I think Liz brings up a the more important issue: funding. Right now, schools are mostly funded by property taxes. In affluent communities like mine, our town budget is $100 million annually. $80 million is for the schools. We gladly agree to property tax increases to fund more school (teachers, programs, facilities) because we know a 2% increase in taxes will protect the value of our home investment. I don't know what the average price of a home is in my town, but lets say, just for grins, that it's $100,000. If property taxes are 1% (about what they are in my town), that's $1,000 a year. If the town comes to me and says, we want to offer Spanish classes to 3rd graders and it will cost you an additional $50 (a 5% increase) I'll probably say yes because it will protect my $100,000 investment. Easy decision. Even worse. The federal government and the state government subsidizes me! Because my property taxes are tax deductible. Let's say the marginal rates my average townsperson faces is 25% federal and 6% state, it means the feds and states pickup a third of my tab.

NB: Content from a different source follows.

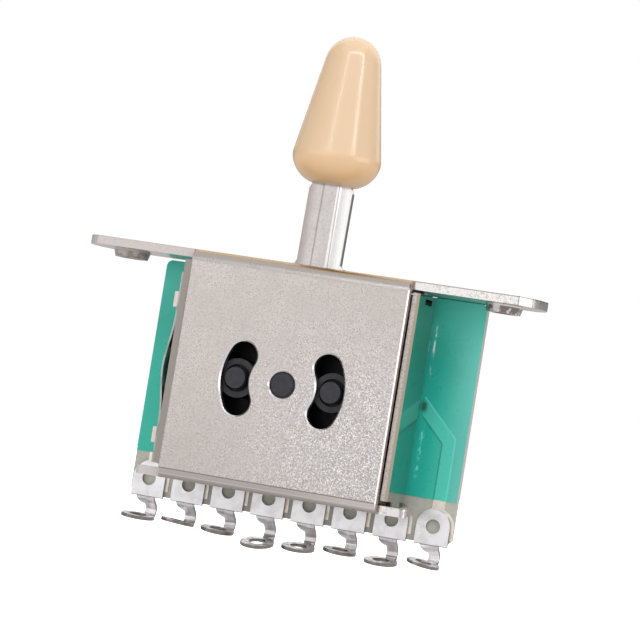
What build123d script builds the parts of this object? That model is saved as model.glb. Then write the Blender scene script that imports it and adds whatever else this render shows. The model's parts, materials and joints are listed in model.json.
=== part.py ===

In order to really blow up this system and in order to really get choice you need to remove the tax deductibility of property taxes AND remove local government control of schools. The teacher's unions are child's play compared to that. Imagine middle class homeowners across the nation suddenly facing a higher tax bill and uncertainty on home values when the link between location and schools is severed.

All of this might happen without Liz, or her acolyte Betsy DeVos. There are already vibrant markets in education delivered via the Internet: Khan Academy, Coursera, Wyzant, Chegg and others. And more are coming. Many colleges video classes and make them available to existing students, some to alum, and some share with other universities.

Of course, I'm trying to figure out how to make money on this since I'm a greedy capitalist pig.

Bill

Thursday, February 9, 2017

Run, Liz, run

Eli,

I enjoyed this piece by David Harsanyi at the Federalist, which includes this:

As The Washington Post points out, however, McConnell probably gave Warren’s 2020 presidential aspirations a huge “in-kind contribution” by forcing her to follow rules of decorum. It’s possible, I suppose, that the GOP is playing the same 3D chess mastered by Donald Trump. Maybe shutting down Warren was a surreptitious means of making her the de facto voice of the Democratic Party and #TheResistance (formerly known as “unprecedented obstructionism”). Maybe it was just good luck.

Warren as the voice of the Left might be the best-case scenario for Republicans. For one thing, Warren is no Barack Obama on the charisma front. For another, Warren saves conservatives the trouble of going after socialist strawmen. They’ll have a real one.

He attaches this youtube video, which is now my favorite video, trumping this one.

Bill

Wednesday, February 8, 2017

Cory Booker on School choice

Eli,

Making the rounds on the interweb today, Cory Booker speaking to the American Federation of Children in 2012:

https://www.youtube.com/watch?v=6pHqWDqdkSM


The group he is speaking to is the American Federation of Children.  Betsy DeVos was the chairman until November of last year.

Bill


Friday, February 3, 2017

NYU Professor Joins Committee to Re-Elect Trump

Eli,

A self-proclaimed NYU professor publicly joins the The Committee to Re-Elect Trump.




Here's the story from Reason magazine.

and the story from the NY Post;

Maybe there were violent Tea Party protests against opponents trying to speak, but I dont' remember them. And maybe there were violent demonstrations on campus, like the one at Berkeley earlier this week protesting Obama or Obamacare, but I don't remember those either.

I didn't vote for Trump. But I am much more willing to vote for Trump than let these people anywhere close to power.

Bill

Wednesday, February 1, 2017

Incompetence is Bipartisan

Eli,

I didn't pay much attention to Trump's Executive Order, nor the response by the outrage machine.

I did go back in time to October 2013, when this happened:

Many Americans got "please wait" messages Tuesday when they tried to start shopping for health coverage on the federal government's new health insurance website, healthcare.gov. A series of technological glitches, delays and crashes kept people from getting to several of the 16 state exchanges, too.
But I'm sure ideology had nothing to do with that incompetence. (nor the VA, nor the decimation of the Democratic Party over the past 8 years).

I'm not going to defend Trump. I'm not going to defend this Executive Order. And I'm not going to defend how it was implemented.  My only reaction after seeing pictures of the airports was relief I wasn't flying.

Bill.

Ps. National Review is at best my third favorite conservative publication. I much prefer Cato and The Federalist (thefederalist.com), not to be confused with The Federalist Society. 

Ideology Trumps Competance

Bill,

From your favorite conservative publication, the National Review, comes Yuval Levins' take on the weekend's events.

Passing off reckless ineptitude as strategic genius seems to be a coping mechanism for some people on all sides of our politics these days. I hope it’s helping them cope. But what we saw this weekend was rank incompetence creating dangerous chaos. We saw it here on a very small scale, and ultimately a manageable one. But the scale of the challenges confronting the American president isn’t always so manageable. Many of those problems aren’t self-created, like this one was, but instead rush at our government unpredictably and need to be swiftly and ably detected, assessed, and confronted. The last few days need to serve as a bright, blaring warning to the new administration that it is not yet prepared to do its job...

Just when, I wonder, will it be prepared? Or is it even interested in being prepared?